D’Aigle had said the New Democrats were “looking to turn the tap off.” Beckett said, “We had been told by the federal government there was no money for new drilling.”
D’Aigle also decried the Liberal moratorium on Arctic oil and gas development, asking: “Why is it that right after Devolution, [the Liberal government] decided to arbitrarily put in a moratorium on the Beaufort [Sea] without consultation, and with less than one hour’s notice to our premier? I’m still speechless.”
In one of the night’s more memorable exchanges, the candidates clashed on their parties’ intentions regarding implementation of Undrip – the United Nations Declaration on the Rights of Indigenous Peoples.
Challenged by McLeod regarding whether his party would implement Undrip, D’Aigle said that was “up for review.” McLeod responded by noting “every Conservative MP voted against it” when Undrip was presented for adoption by the House of Commons. He said the Liberals have “every intention of bringing it back.”
Beckett, for the NDP, said: “The problem is everybody stands up and says all this great stuff, but then they don’t do stuff.” She pledged a New Democrat government would “make sure that as we’re making programs and policies, we’re not going to forget these things and leave them on the shelf.”
Chiding McLeod, Green candidate Falvo said: “Just like you can declare a climate emergency and buy a pipeline the next day, recognizing Undrip might not be meaningful unless there’s action.”
How federal parties plan to engage with Indigenous residents and governments formed much of the night’s discussion.
Asked about land claims, McLeod said Ottawa was now “engaged at 14 tables” having been “at a standstill” when he and the Liberals were voted into power four years ago.
D’Aigle said he would advocate for signing what he called “70-percent documents,” meaning federal and Indigenous governments should sign off on areas where they do agree, then work on the remainder without having to rip up a whole agreement if new areas of contention emerge.
Which voice for the North?
Candidates rarely deviated from their party line or established campaign messaging during the show.
They were appearing live in a 90-minute broadcast from Ndilo’s gym. All five are booked to appear in a second live broadcast hosted by Cabin Radio from 8pm on Wednesday, October 16.
Federal polling day is October 21.
As of Wednesday, poll trackers showed the Liberals with a narrow nationwide advantage of 34.2 percent to the Conservatives’ 33.9 percent.
The NDP is tracking at 13.8 percent with the Green Party at 9.3 percent. The People’s Party is polling at 2.3 percent of the national vote.

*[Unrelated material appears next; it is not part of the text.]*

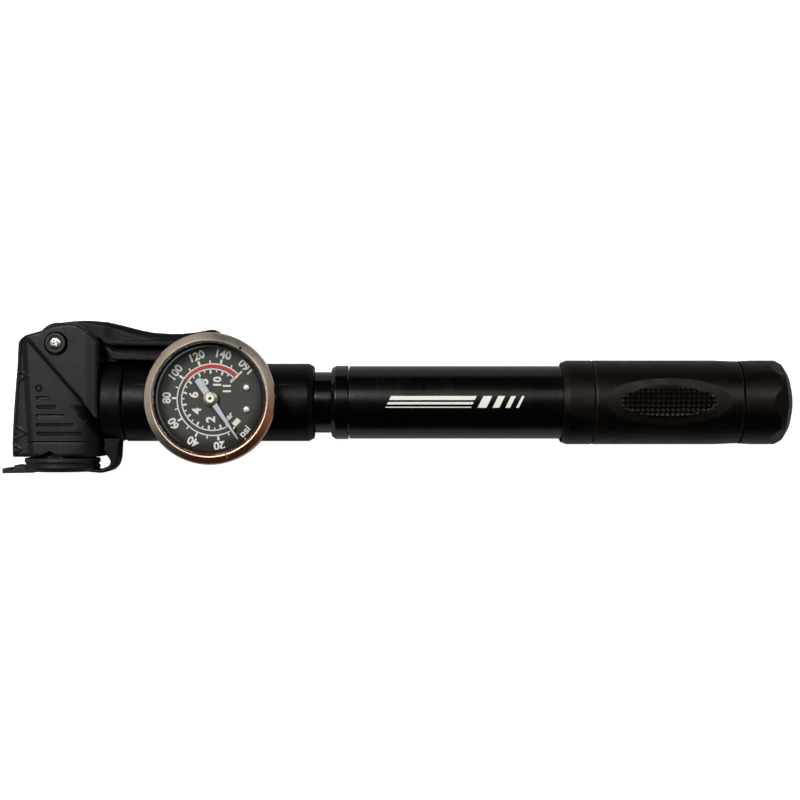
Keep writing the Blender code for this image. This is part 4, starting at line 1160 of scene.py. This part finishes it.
def make_floor():
    half = 4.0
    mesh = bpy.data.meshes.new("floor")
    corners = [(x, y, 0) for x, y in rectangle((0, 0), half, half)]
    mesh.from_pydata(corners, [], [(0, 1, 2, 3)])
    floor = placed("floor", mesh)
    floor.location.z = -0.0002  # just clear of the pieces that rest on it
    n = Nodes("light_table", Base_Color=(0.45, 0.45, 0.45), Roughness=0.8, Specular_IOR_Level=0.2,
              Emission_Color=(1.0, 0.99, 0.98))
    n.into("Emission Strength", n.add("LightPath").outputs["Is Camera Ray"])
    mesh.materials.append(n.material)


def area_light(name, place, size, power, colour):
    """A rectangular lamp that faces the pump."""
    light = bpy.data.lights.new(name, "AREA")
    light.shape = "RECTANGLE"
    light.size, light.size_y = size
    light.energy = power
    light.color = colour
    obj = placed(name, light)
    obj.location = place
    obj.rotation_euler = (Vector((0.10, 0, 0.01)) - Vector(place)).to_track_quat("-Z", "Y").to_euler()


def make_light():
    area_light("key_strip", (0.10, 0.54, 1.18), (1.2, 0.60), 1.5, (1.0, 0.98, 0.96))
    area_light("lamp_left", (-0.35, 0.46, 1.12), (0.50, 0.40), 12.5, (1.0, 0.98, 0.95))
    area_light("lamp_right", (0.66, 0.48, 1.10), (0.50, 0.40), 4.5, (1.0, 0.98, 0.95))
    area_light("wall_left", (-1.30, 0.10, 0.55), (1.4, 1.0), 2.2, (1.0, 0.92, 0.83))
    area_light("wall_right", (1.50, -0.20, 0.55), (1.4, 1.0), 1.4, (1.0, 0.76, 0.58))
    area_light("wall_back", (-0.65, 1.20, 0.60), (1.1, 0.9), 1.3, (1.0, 0.92, 0.83))
    world = bpy.data.worlds.new("studio")
    bpy.context.scene.world = world
    world.use_nodes = True
    nodes, links = world.node_tree.nodes, world.node_tree.links
    dim = nodes["Background"]
    dim.inputs["Color"].default_value = (0.010, 0.0095, 0.009, 1.0)
    backdrop = nodes.new("ShaderNodeBackground")
    backdrop.inputs["Color"].default_value = (0.95, 0.95, 0.95, 1.0)
    seen = nodes.new("ShaderNodeLightPath")
    mix = nodes.new("ShaderNodeMixShader")
    links.new(seen.outputs["Is Camera Ray"], mix.inputs[0])
    links.new(dim.outputs[0], mix.inputs[1])
    links.new(backdrop.outputs[0], mix.inputs[2])
    links.new(mix.outputs[0], nodes["World Output"].inputs["Surface"])


def make_camera():
    data = bpy.data.cameras.new("camera")
    data.lens = 72.0
    data.sensor_width = 36.0
    data.clip_start, data.clip_end = 0.01, 20.0
    camera = placed("camera", data)
    camera.location = (0.1022, 0.0007, 0.4977)
    bpy.context.scene.camera = camera
    bpy.context.scene.view_settings.view_transform = "Standard"


make_camera()
make_head()
make_lever()
make_pivot()
make_cap()
make_ring()
make_housing()
make_valve_spring()
make_barrel()
make_grip_sleeve()
make_grip_ends()
make_case()
make_dial()
make_needle()
dress_kept_nodes()
make_floor()
make_light()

In a closing appeal to NWT voters, McLeod said the fact he was born and raised in the NWT sets him apart.
“I am passionate about quality of life in the Northwest Territories and I strongly believe we need healthy children and healthy families. In order to do that, we need to work with Indigenous governments,” he said.
D’Aigle, in his closing pitch, dismissed the leadership credentials of Trudeau, regaling the audience with a laundry list of the Liberal leaders recent failings.

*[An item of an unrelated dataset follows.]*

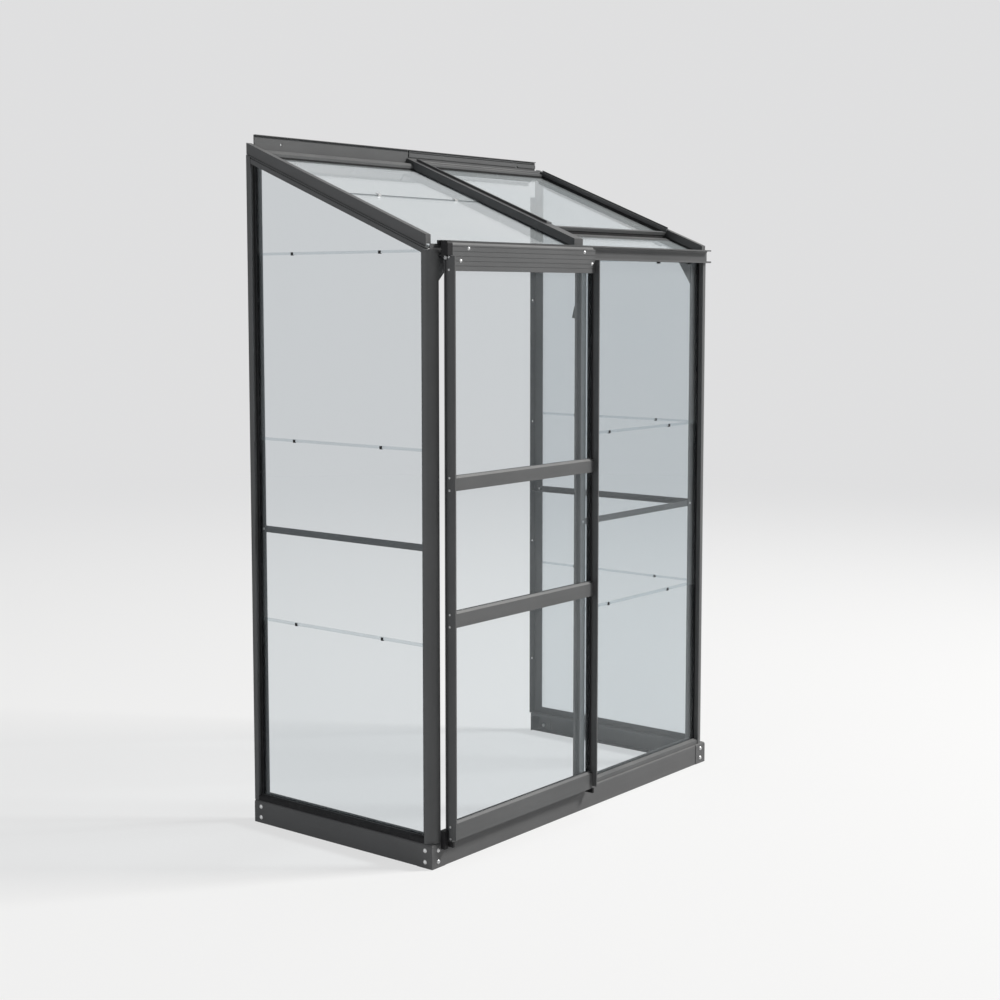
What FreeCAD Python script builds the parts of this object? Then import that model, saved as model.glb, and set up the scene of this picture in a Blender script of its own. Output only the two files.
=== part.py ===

“Are you happy with the current plan and it’s expected results?” D’Aigle asked. “Or are you ready to join me and invest in the North?”
Beckett told voters they “need a government that takes the biggest corporations and makes them pay their fair share so that ordinary Canadians don’t fall behind,” adding she plans to be a “strong voice for the North” no matter the identity of the governing party.
Though all candidates had recognized the North’s continuing reliance on heavy industry, Quinlan closed by rounding on the concept of moving away from oil, gas, and mining. “It is not a moral or ethical stance to say we’re just going to leave this in the ground or turn the taps off,” he said.
Falvo spoke directly to residents considering a tactical vote in two weeks’ time. “There is a tendency to vote for somebody you don’t really want, to outflank your neighbours, who might be voting for somebody worse,” he said.
“I would say to northerners, vote for somebody you truly want.”